▶ **Data lines**:
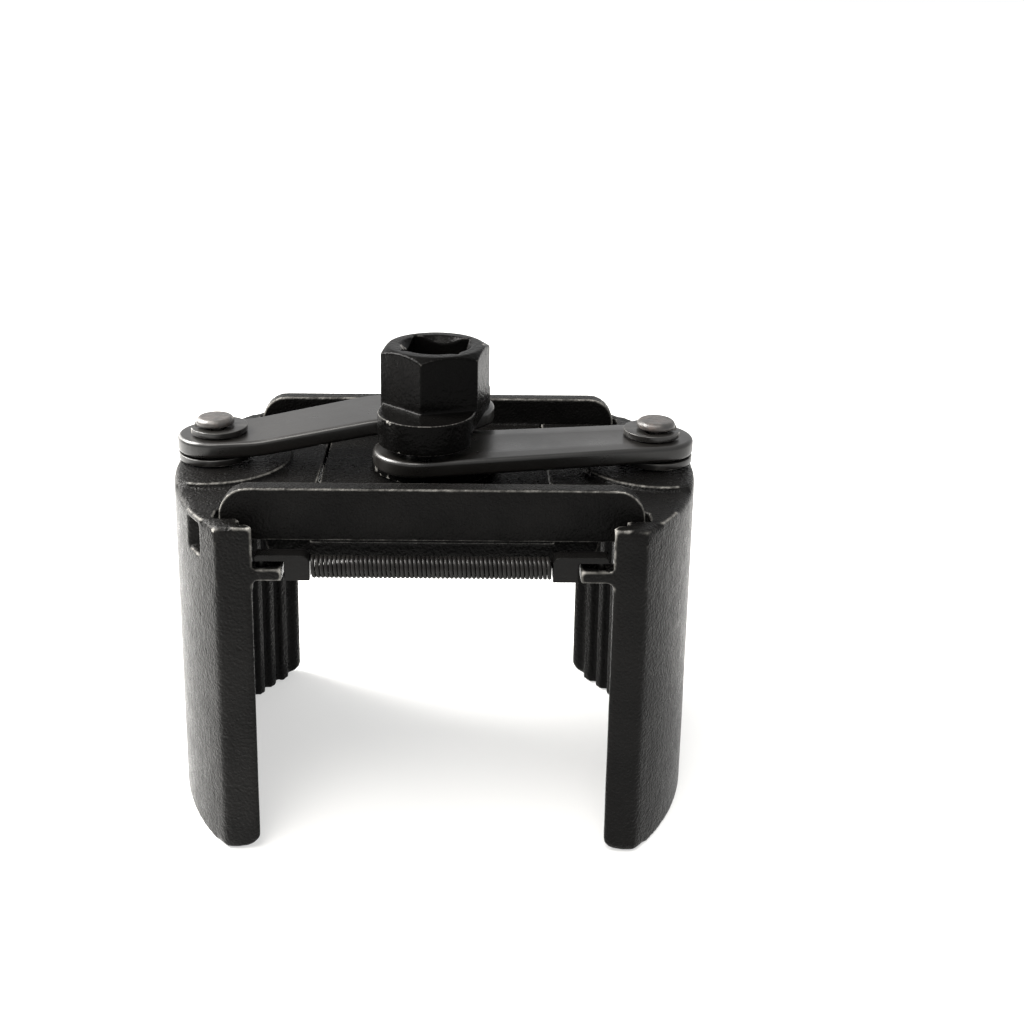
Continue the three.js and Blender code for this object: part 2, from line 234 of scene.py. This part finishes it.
def wire_material(name):
    m, nt, b = new_mat(name)
    col = ramp(nt, tex_noise(nt, 220, 4.0), [(0.35, (0.005, 0.0047, 0.0044)), (0.7, (0.011, 0.0103, 0.0096))])
    nt.links.new(col, b.inputs["Base Color"])
    r = ramp(nt, tex_noise(nt, 300, 2.0), [(0.3, 0.26), (0.7, 0.34)])
    nt.links.new(r, b.inputs["Roughness"])
    b.inputs["Metallic"].default_value = 0.0
    b.inputs["Specular IOR Level"].default_value = 0.16
    return m

M_CAST = cast_material("satin_black_casting", depth=0.00021, coarse=0.00008, pitted=True, edge_highlight_above=0.050)
M_HUB = cast_material("satin_black_forging", depth=0.00006, coarse=0.00005, rough=(0.20, 0.28), tone=0.5, edge_highlight_range=(0.526, 0.575), gloss=0.035)
M_BRIDGE = cast_material("satin_black_bridge", grain=2100.0, depth=0.00017, coarse=0.00009, rough=(0.23, 0.32), gloss=0.045)
M_PLATE = plate_material("black_oxide_plate")
M_PIN = pin_material("black_oxide_pin")
M_WIRE = wire_material("spring_wire")
M_CLIP = cast_material("black_spring_clip", depth=0.00004, coarse=0.00002, rough=(0.26, 0.36), edge_highlight_range=(0.70, 0.90), gloss=0.10)

# ---- mesh helpers ---------------------------------------------------------------------
def make(name, me, mat, body, slot, *nodes):
    o = bpy.data.objects.new(name, me)
    coll.objects.link(o)
    me.materials.clear()
    me.materials.append(mat)
    return finish_piece(o, body, slot, *nodes)

def finish_piece(o, body, slot, *nodes):
    for p in o.data.polygons:
        p.use_smooth = True
    if body:
        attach(o, body)
    if nodes:
        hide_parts(*nodes)
    return o

def apply_mods(o):
    bpy.context.view_layer.update()
    dg = bpy.context.evaluated_depsgraph_get()
    me = bpy.data.meshes.new_from_object(o.evaluated_get(dg))
    old = o.data
    o.modifiers.clear()
    o.data = me
    bpy.data.meshes.remove(old)

def cast_piece(node, name, body, mat, voxel, iters, keep=0.4, ripple=0.05, soft=None):
    """A casting: the CAD shape with its edges rounded off all over and a slightly uneven skin."""
    src = frame["nodes"][node]
    me = bpy.data.meshes.new(name)
    bm = bmesh.new()
    bm.from_mesh(src.data)
    bmesh.ops.remove_doubles(bm, verts=bm.verts, dist=1e-6)
    bm.to_mesh(me)
    bm.free()
    o = bpy.data.objects.new(name, me)
    coll.objects.link(o)
    r = o.modifiers.new("remesh", "REMESH")
    r.mode = "VOXEL"
    r.voxel_size = voxel * MM
    r.adaptivity = 0.0
    s = o.modifiers.new("smooth", "SMOOTH")
    s.factor = 0.5
    s.iterations = iters
    apply_mods(o)
    me = o.data
    if soft:
        # heavier rounding where the real casting is blunt
        group = o.vertex_groups.new(name="blunt")
        for v in me.vertices:
            w = soft(v.co.x / MM, v.co.y / MM, v.co.z / MM - DECK)
            if w > 0:
                group.add([v.index], w, "REPLACE")
        s = o.modifiers.new("blunt", "SMOOTH")
        s.factor = 0.5
        s.iterations = 60
        s.vertex_group = "blunt"
        apply_mods(o)
        o.vertex_groups.clear()
        me = o.data
    n = len(me.vertices)
    co = np.empty(n * 3); me.vertices.foreach_get("co", co); co = co.reshape(-1, 3)
    no = np.empty(n * 3); me.vertices.foreach_get("normal", no); no = no.reshape(-1, 3)
    d = np.empty(n)
    for i in range(n):
        p = Vector(co[i] * 1000.0)
        d[i] = -ripple * (0.5 + 0.5 * noise.noise(p * 0.16))
    co += no * (d * MM)[:, None]
    me.vertices.foreach_set("co", co.reshape(-1))
    me.update()
    if keep < 1:
        dm = o.modifiers.new("decimate", "DECIMATE")
        dm.ratio = keep
        apply_mods(o)
    o.data.name = name
    o.data.materials.clear()
    o.data.materials.append(mat)
    return finish_piece(o, body, SLOT[node], node)

SLOT = {s["node"]: s["material_slot"] for s in frame["record"]["subparts"]}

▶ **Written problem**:
Of the lines above, retype only those from the line containing "attach(o, body)" through the line containing "bpy.data.meshes.remove(old)", including both, exactly.

▶ **Worked solution**:
        attach(o, body)
    if nodes:
        hide_parts(*nodes)
    return o

def apply_mods(o):
    bpy.context.view_layer.update()
    dg = bpy.context.evaluated_depsgraph_get()
    me = bpy.data.meshes.new_from_object(o.evaluated_get(dg))
    old = o.data
    o.modifiers.clear()
    o.data = me
    bpy.data.meshes.remove(old)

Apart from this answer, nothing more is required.